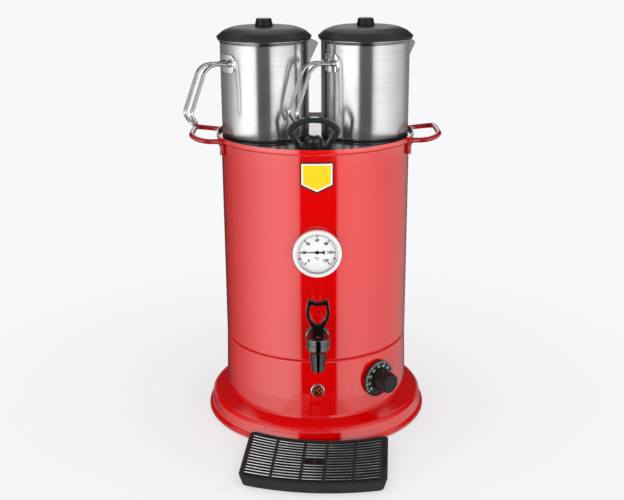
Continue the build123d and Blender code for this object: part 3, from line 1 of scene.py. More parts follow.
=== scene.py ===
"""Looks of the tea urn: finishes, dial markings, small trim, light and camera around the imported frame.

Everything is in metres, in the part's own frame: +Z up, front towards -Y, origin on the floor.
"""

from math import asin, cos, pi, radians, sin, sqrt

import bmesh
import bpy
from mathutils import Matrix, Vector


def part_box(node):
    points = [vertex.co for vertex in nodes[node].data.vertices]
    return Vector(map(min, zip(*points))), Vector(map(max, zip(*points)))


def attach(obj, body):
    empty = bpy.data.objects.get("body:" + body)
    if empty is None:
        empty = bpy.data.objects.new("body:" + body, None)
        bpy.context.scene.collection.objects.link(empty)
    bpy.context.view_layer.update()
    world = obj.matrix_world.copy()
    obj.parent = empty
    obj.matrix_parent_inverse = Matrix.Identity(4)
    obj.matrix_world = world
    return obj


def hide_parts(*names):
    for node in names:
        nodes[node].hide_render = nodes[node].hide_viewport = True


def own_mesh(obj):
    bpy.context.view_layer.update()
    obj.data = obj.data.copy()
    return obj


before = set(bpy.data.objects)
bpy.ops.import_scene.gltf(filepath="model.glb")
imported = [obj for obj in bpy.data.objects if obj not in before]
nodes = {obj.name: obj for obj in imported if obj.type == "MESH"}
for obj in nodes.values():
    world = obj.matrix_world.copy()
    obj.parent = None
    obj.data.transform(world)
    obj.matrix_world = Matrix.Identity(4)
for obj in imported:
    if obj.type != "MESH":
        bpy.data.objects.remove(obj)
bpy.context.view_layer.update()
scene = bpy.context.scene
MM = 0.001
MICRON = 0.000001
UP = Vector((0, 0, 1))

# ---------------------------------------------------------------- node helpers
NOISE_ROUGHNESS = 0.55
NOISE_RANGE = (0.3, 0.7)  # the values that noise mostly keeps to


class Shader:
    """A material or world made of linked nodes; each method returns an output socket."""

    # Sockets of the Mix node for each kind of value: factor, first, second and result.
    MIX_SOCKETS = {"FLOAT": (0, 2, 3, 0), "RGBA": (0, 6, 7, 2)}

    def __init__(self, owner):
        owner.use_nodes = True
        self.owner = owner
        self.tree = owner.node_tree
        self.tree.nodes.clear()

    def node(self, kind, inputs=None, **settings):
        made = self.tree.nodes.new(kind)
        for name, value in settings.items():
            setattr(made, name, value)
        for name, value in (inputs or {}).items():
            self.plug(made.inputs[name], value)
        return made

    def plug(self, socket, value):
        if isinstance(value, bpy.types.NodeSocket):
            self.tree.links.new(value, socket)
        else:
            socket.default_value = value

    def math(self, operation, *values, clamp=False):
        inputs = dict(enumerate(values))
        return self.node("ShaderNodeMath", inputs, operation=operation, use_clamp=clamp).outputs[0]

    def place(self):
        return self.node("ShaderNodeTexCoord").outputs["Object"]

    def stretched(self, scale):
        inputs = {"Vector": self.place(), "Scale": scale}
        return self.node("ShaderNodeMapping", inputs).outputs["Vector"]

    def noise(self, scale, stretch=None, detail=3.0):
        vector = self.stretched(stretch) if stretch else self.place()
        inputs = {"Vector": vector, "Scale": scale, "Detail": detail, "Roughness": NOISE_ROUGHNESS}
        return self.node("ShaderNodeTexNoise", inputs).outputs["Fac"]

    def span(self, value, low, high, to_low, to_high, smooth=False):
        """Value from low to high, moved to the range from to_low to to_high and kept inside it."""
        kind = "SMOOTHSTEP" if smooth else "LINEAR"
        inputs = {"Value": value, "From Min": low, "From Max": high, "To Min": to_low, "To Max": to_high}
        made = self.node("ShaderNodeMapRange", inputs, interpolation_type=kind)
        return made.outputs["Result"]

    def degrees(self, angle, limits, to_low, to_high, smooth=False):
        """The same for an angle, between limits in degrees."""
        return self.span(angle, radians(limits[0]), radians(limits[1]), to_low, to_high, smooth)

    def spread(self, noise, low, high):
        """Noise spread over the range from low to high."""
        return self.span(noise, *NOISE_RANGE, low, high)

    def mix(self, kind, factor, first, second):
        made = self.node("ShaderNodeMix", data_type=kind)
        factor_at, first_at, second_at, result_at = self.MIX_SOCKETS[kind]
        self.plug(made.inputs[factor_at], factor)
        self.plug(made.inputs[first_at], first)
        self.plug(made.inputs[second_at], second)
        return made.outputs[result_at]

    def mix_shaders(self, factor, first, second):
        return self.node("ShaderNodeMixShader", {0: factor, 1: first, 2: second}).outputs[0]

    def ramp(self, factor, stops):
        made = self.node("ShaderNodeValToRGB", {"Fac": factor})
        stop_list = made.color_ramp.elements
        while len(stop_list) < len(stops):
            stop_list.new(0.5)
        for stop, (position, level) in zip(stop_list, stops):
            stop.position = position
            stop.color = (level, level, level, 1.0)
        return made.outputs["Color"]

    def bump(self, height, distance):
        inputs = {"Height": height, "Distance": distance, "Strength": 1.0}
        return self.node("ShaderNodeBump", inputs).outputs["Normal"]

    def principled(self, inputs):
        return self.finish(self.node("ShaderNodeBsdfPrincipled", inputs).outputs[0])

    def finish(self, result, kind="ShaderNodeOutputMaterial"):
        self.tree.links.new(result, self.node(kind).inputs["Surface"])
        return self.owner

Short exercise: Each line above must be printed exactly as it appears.

Solution to the exercise:
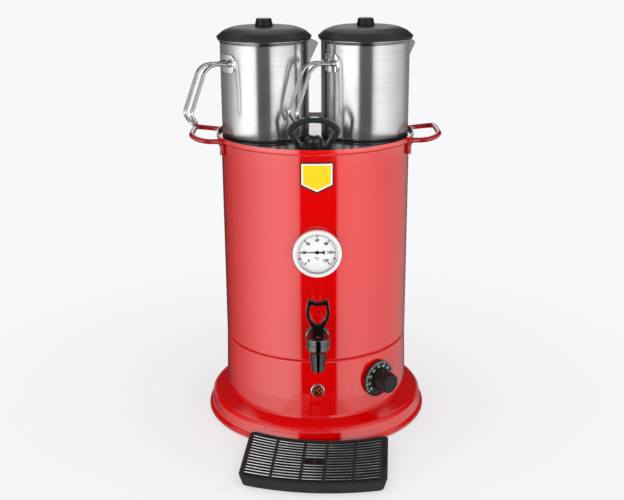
Continue the build123d and Blender code for this object: part 3, from line 1 of scene.py. More parts follow.
=== scene.py ===
"""Looks of the tea urn: finishes, dial markings, small trim, light and camera around the imported frame.

Everything is in metres, in the part's own frame: +Z up, front towards -Y, origin on the floor.
"""

from math import asin, cos, pi, radians, sin, sqrt

import bmesh
import bpy
from mathutils import Matrix, Vector


def part_box(node):
    points = [vertex.co for vertex in nodes[node].data.vertices]
    return Vector(map(min, zip(*points))), Vector(map(max, zip(*points)))


def attach(obj, body):
    empty = bpy.data.objects.get("body:" + body)
    if empty is None:
        empty = bpy.data.objects.new("body:" + body, None)
        bpy.context.scene.collection.objects.link(empty)
    bpy.context.view_layer.update()
    world = obj.matrix_world.copy()
    obj.parent = empty
    obj.matrix_parent_inverse = Matrix.Identity(4)
    obj.matrix_world = world
    return obj


def hide_parts(*names):
    for node in names:
        nodes[node].hide_render = nodes[node].hide_viewport = True


def own_mesh(obj):
    bpy.context.view_layer.update()
    obj.data = obj.data.copy()
    return obj


before = set(bpy.data.objects)
bpy.ops.import_scene.gltf(filepath="model.glb")
imported = [obj for obj in bpy.data.objects if obj not in before]
nodes = {obj.name: obj for obj in imported if obj.type == "MESH"}
for obj in nodes.values():
    world = obj.matrix_world.copy()
    obj.parent = None
    obj.data.transform(world)
    obj.matrix_world = Matrix.Identity(4)
for obj in imported:
    if obj.type != "MESH":
        bpy.data.objects.remove(obj)
bpy.context.view_layer.update()
scene = bpy.context.scene
MM = 0.001
MICRON = 0.000001
UP = Vector((0, 0, 1))

# ---------------------------------------------------------------- node helpers
NOISE_ROUGHNESS = 0.55
NOISE_RANGE = (0.3, 0.7)  # the values that noise mostly keeps to


class Shader:
    """A material or world made of linked nodes; each method returns an output socket."""

    # Sockets of the Mix node for each kind of value: factor, first, second and result.
    MIX_SOCKETS = {"FLOAT": (0, 2, 3, 0), "RGBA": (0, 6, 7, 2)}

    def __init__(self, owner):
        owner.use_nodes = True
        self.owner = owner
        self.tree = owner.node_tree
        self.tree.nodes.clear()

    def node(self, kind, inputs=None, **settings):
        made = self.tree.nodes.new(kind)
        for name, value in settings.items():
            setattr(made, name, value)
        for name, value in (inputs or {}).items():
            self.plug(made.inputs[name], value)
        return made

    def plug(self, socket, value):
        if isinstance(value, bpy.types.NodeSocket):
            self.tree.links.new(value, socket)
        else:
            socket.default_value = value

    def math(self, operation, *values, clamp=False):
        inputs = dict(enumerate(values))
        return self.node("ShaderNodeMath", inputs, operation=operation, use_clamp=clamp).outputs[0]

    def place(self):
        return self.node("ShaderNodeTexCoord").outputs["Object"]

    def stretched(self, scale):
        inputs = {"Vector": self.place(), "Scale": scale}
        return self.node("ShaderNodeMapping", inputs).outputs["Vector"]

    def noise(self, scale, stretch=None, detail=3.0):
        vector = self.stretched(stretch) if stretch else self.place()
        inputs = {"Vector": vector, "Scale": scale, "Detail": detail, "Roughness": NOISE_ROUGHNESS}
        return self.node("ShaderNodeTexNoise", inputs).outputs["Fac"]

    def span(self, value, low, high, to_low, to_high, smooth=False):
        """Value from low to high, moved to the range from to_low to to_high and kept inside it."""
        kind = "SMOOTHSTEP" if smooth else "LINEAR"
        inputs = {"Value": value, "From Min": low, "From Max": high, "To Min": to_low, "To Max": to_high}
        made = self.node("ShaderNodeMapRange", inputs, interpolation_type=kind)
        return made.outputs["Result"]

    def degrees(self, angle, limits, to_low, to_high, smooth=False):
        """The same for an angle, between limits in degrees."""
        return self.span(angle, radians(limits[0]), radians(limits[1]), to_low, to_high, smooth)

    def spread(self, noise, low, high):
        """Noise spread over the range from low to high."""
        return self.span(noise, *NOISE_RANGE, low, high)

    def mix(self, kind, factor, first, second):
        made = self.node("ShaderNodeMix", data_type=kind)
        factor_at, first_at, second_at, result_at = self.MIX_SOCKETS[kind]
        self.plug(made.inputs[factor_at], factor)
        self.plug(made.inputs[first_at], first)
        self.plug(made.inputs[second_at], second)
        return made.outputs[result_at]

    def mix_shaders(self, factor, first, second):
        return self.node("ShaderNodeMixShader", {0: factor, 1: first, 2: second}).outputs[0]

    def ramp(self, factor, stops):
        made = self.node("ShaderNodeValToRGB", {"Fac": factor})
        stop_list = made.color_ramp.elements
        while len(stop_list) < len(stops):
            stop_list.new(0.5)
        for stop, (position, level) in zip(stop_list, stops):
            stop.position = position
            stop.color = (level, level, level, 1.0)
        return made.outputs["Color"]

    def bump(self, height, distance):
        inputs = {"Height": height, "Distance": distance, "Strength": 1.0}
        return self.node("ShaderNodeBump", inputs).outputs["Normal"]

    def principled(self, inputs):
        return self.finish(self.node("ShaderNodeBsdfPrincipled", inputs).outputs[0])

    def finish(self, result, kind="ShaderNodeOutputMaterial"):
        self.tree.links.new(result, self.node(kind).inputs["Surface"])
        return self.owner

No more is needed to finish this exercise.